**SET PROBLEM:**
Count how many lines in this material contain "image". The answer is that number alone.

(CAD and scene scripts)
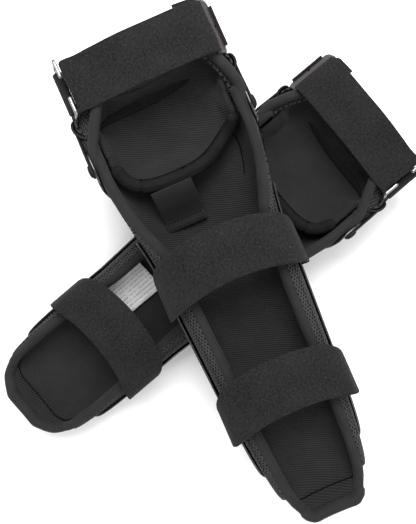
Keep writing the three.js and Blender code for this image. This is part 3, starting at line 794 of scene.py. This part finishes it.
def dark_steel():
    """Blackened steel, rubbed at its high spots."""
    paint = Paint("dark_steel", 0.35, metallic=1.0)
    _, _, cloth = paint.cloth_axes()
    rubbed = paint.noise(cloth, 0.5, 3.0)
    paint.colour(paint.mixed(rubbed, (0.008, 0.008, 0.0085), (0.045, 0.044, 0.045)))
    paint.roughness(paint.between(rubbed, 0.28, 0.5))
    paint.bump(rubbed, 0.00005)
    return paint.material


def shell_plastic(name, smoothest, roughest, specular, coat):
    """Black moulded shell with faint scuffs, and wear along its edges."""
    paint = Paint(name, smoothest, specular=specular, coat=coat)
    u, v, cloth = paint.cloth_axes()
    stretched = paint.node("CombineXYZ", {0: paint.math("MULTIPLY", u, 5.0), 1: v}).outputs[0]
    scuffs = paint.mask(paint.noise(stretched, 0.06, 6.0), 0.6, 0.78)
    haze = paint.noise(cloth, 0.03, 4.0)
    edge = paint.mask(paint.node("NewGeometry", {}).outputs["Pointiness"], 0.53, 0.62)
    base = paint.mixed(haze, (0.0035, 0.0035, 0.0038), (0.010, 0.010, 0.011))
    marked = paint.over(paint.math("MULTIPLY", scuffs, 0.35), base, (0.05, 0.05, 0.052))
    paint.colour(paint.over(paint.math("MULTIPLY", edge, 0.2), marked, (0.05, 0.05, 0.052)))
    worn = paint.math("MAXIMUM", scuffs, edge)
    paint.roughness(paint.between(paint.math("MULTIPLY_ADD", haze, 0.25, worn), smoothest, roughest))
    paint.bump(haze, 0.0002)
    return paint.material


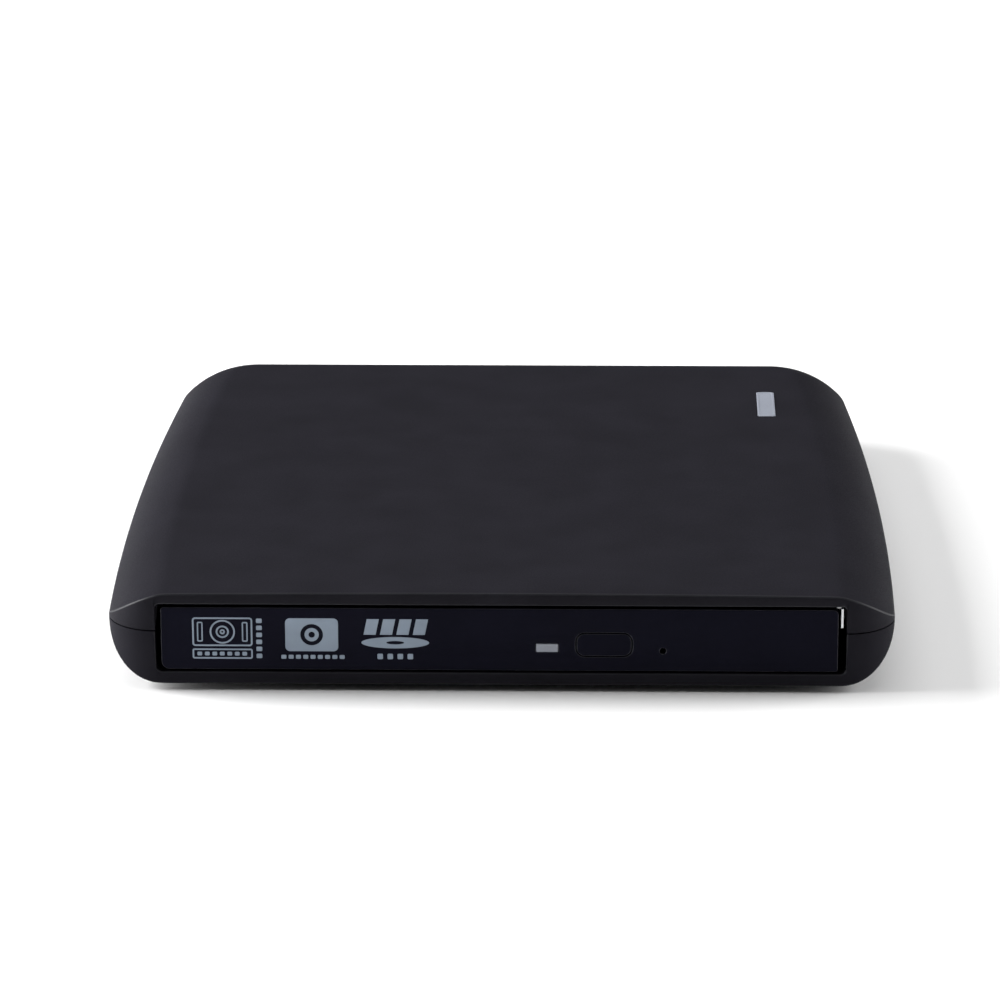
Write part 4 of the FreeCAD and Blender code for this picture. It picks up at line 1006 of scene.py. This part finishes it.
def soft_box(name, place, size, power):
    """A rectangular studio light that points at the middle of the object's foot."""
    light = bpy.data.lights.new(name, "AREA")
    light.shape = "RECTANGLE"
    light.size, light.size_y = size
    light.energy = power
    holder = placed(name, light)
    holder.location = place
    holder.rotation_mode = "QUATERNION"
    holder.rotation_quaternion = (-Vector(place)).to_track_quat("-Z", "Y")


stage_floor()
soft_box("top_light", (0.0, 0.30, 1.30), (1.6, 0.9), 7.7)
soft_box("left_light", (-1.3, 0.15, 0.5), (0.8, 1.2), 54.0)
soft_box("right_light", (1.3, 0.25, 0.5), (0.8, 1.2), 20.0)


def studio_world(horizon, zenith):
    """A white room that is dim near the horizon and bright overhead."""
    world = bpy.data.worlds.new("studio")
    world.use_nodes = True
    nodes, links = world.node_tree.nodes, world.node_tree.links
    split = nodes.new("ShaderNodeSeparateXYZ")
    links.new(nodes.new("ShaderNodeTexCoord").outputs["Generated"], split.inputs["Vector"])
    background = nodes["Background"]
    background.inputs["Color"].default_value = (1.0, 1.0, 1.0, 1.0)
    glow = ranged(nodes, links, split.outputs["Z"], horizon, zenith, 0.1, 0.8)
    links.new(glow, background.inputs["Strength"])
    bpy.context.scene.world = world


studio_world(0.01, 0.13)
bpy.context.scene.view_settings.view_transform = "Standard"

LENS_LENGTH = 195.365
SENSOR_WIDTH = 36.0
CAMERA_PLACE = (0.020663, -1.029229, 0.382079)
CAMERA_RIGHT = Vector((0.999783, 0.020611, -0.002874))
CAMERA_UP = Vector((-0.004269, 0.338309, 0.941026))
CAMERA_BACK = Vector((0.020367, -0.940809, 0.338323))


def front_camera():
    """A long lens in front of the object, looking down at it by some twenty degrees."""
    data = bpy.data.cameras.new("camera")
    data.lens = LENS_LENGTH
    data.sensor_width = SENSOR_WIDTH
    data.clip_start = 0.05
    data.clip_end = 50.0
    camera = placed("camera", data)
    turn = Matrix((CAMERA_RIGHT, CAMERA_UP, CAMERA_BACK)).transposed().to_4x4()
    camera.matrix_world = Matrix.Translation(CAMERA_PLACE) @ turn
    bpy.context.scene.camera = camera


front_camera()
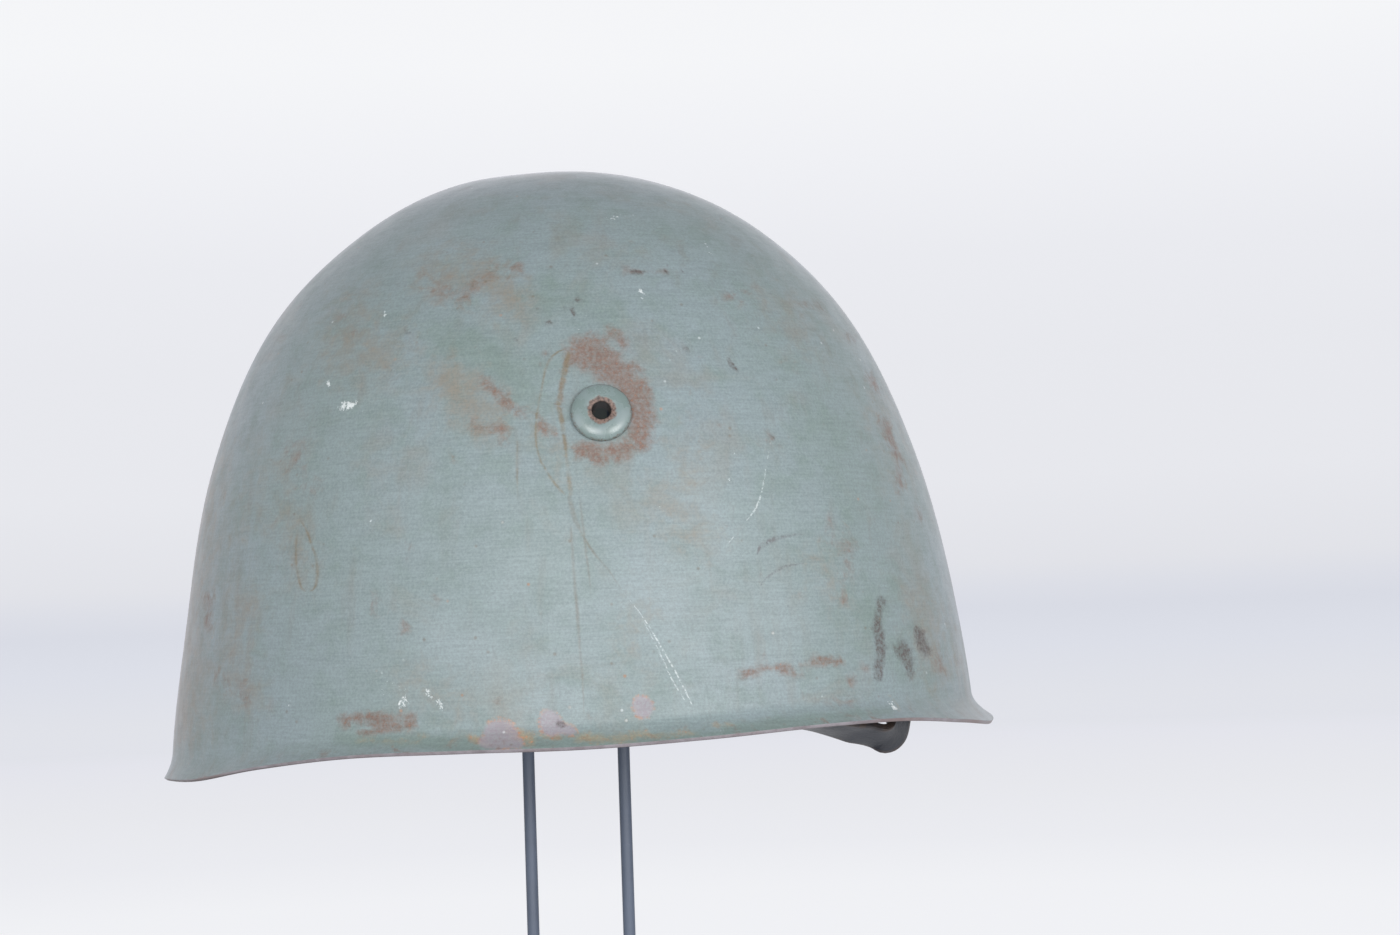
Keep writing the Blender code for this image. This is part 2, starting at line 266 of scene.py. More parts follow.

**THE SOLUTION:**
2